→ Task objective: Copy out each line in the material below that has the word "JSON".

→ Provided information:
-=-=-

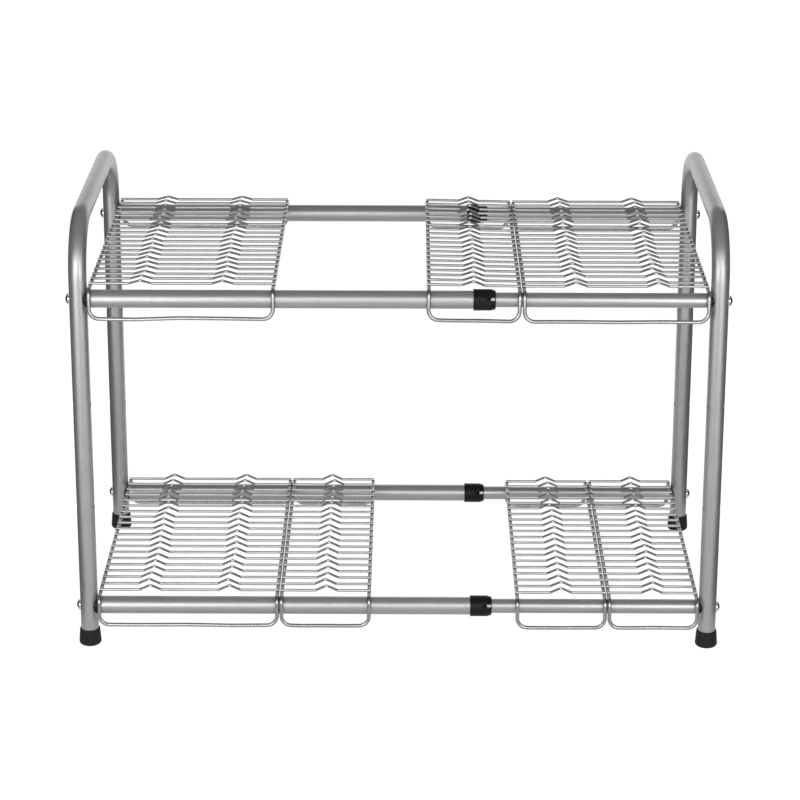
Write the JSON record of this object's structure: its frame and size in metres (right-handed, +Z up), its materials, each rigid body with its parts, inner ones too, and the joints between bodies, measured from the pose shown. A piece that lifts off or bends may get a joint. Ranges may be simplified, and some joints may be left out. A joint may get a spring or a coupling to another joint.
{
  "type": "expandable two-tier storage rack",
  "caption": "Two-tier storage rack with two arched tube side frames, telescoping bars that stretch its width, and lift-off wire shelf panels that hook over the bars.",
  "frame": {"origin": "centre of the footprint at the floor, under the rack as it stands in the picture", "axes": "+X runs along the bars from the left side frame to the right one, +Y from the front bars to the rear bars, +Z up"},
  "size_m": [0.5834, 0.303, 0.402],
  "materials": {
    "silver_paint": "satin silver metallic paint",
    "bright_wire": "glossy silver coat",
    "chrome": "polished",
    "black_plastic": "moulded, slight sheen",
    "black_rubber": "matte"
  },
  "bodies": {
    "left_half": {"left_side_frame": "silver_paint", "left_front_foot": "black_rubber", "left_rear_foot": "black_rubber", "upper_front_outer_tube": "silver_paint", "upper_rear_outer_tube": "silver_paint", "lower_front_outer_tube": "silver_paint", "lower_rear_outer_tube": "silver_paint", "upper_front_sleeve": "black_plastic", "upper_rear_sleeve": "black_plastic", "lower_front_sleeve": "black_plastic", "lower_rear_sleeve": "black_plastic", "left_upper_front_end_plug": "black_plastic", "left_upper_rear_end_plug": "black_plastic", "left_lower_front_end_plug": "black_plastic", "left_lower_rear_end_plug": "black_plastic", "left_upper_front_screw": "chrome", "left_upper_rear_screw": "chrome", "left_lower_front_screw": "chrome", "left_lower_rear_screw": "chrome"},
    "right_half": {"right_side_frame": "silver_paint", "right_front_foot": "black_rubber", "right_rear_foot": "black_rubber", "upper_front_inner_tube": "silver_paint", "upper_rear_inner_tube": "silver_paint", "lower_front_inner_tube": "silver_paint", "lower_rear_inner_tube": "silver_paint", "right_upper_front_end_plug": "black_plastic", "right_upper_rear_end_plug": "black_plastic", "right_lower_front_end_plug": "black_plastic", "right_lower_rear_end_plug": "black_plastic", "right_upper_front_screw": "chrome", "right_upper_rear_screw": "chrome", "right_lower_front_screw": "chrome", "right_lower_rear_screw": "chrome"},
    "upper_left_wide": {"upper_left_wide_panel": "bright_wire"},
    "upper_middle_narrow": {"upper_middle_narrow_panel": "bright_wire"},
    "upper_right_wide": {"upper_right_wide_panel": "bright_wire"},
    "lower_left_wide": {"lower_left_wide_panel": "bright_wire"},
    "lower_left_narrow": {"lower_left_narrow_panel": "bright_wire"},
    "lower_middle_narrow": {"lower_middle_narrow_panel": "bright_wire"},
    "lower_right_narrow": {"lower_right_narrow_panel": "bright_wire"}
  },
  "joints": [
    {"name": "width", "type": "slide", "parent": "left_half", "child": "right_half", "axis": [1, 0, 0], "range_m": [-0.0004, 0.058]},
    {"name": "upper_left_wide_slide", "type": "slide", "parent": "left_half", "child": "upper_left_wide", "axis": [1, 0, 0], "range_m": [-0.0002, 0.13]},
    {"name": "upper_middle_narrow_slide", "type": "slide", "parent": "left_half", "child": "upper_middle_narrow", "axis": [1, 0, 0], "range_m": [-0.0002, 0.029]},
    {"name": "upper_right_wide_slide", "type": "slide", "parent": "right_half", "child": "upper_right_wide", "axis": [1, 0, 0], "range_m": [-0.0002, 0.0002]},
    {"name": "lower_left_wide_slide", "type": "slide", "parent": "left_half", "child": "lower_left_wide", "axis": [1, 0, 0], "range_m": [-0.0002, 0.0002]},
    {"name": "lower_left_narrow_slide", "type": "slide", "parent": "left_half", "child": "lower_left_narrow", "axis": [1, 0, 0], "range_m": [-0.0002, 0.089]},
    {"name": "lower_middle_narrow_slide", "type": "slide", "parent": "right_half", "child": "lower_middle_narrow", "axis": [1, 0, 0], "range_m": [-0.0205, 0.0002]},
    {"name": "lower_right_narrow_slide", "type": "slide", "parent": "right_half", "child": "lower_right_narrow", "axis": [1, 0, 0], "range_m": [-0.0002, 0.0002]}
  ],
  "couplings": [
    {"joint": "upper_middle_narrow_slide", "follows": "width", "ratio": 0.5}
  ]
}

-=-=-

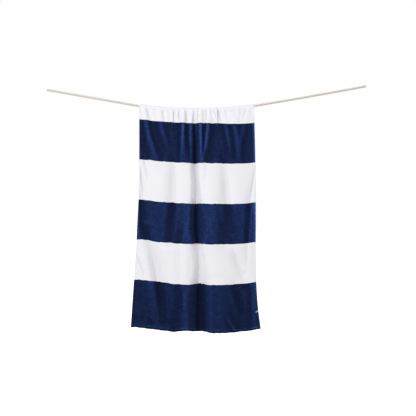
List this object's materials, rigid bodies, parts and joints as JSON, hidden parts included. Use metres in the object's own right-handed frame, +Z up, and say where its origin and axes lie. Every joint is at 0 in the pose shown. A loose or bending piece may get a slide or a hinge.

-=-=-

→ The response:
Write the JSON record of this object's structure: its frame and size in metres (right-handed, +Z up), its materials, each rigid body with its parts, inner ones too, and the joints between bodies, measured from the pose shown. A piece that lifts off or bends may get a joint. Ranges may be simplified, and some joints may be left out. A joint may get a spring or a coupling to another joint.
List this object's materials, rigid bodies, parts and joints as JSON, hidden parts included. Use metres in the object's own right-handed frame, +Z up, and say where its origin and axes lie. Every joint is at 0 in the pose shown. A loose or bending piece may get a slide or a hinge.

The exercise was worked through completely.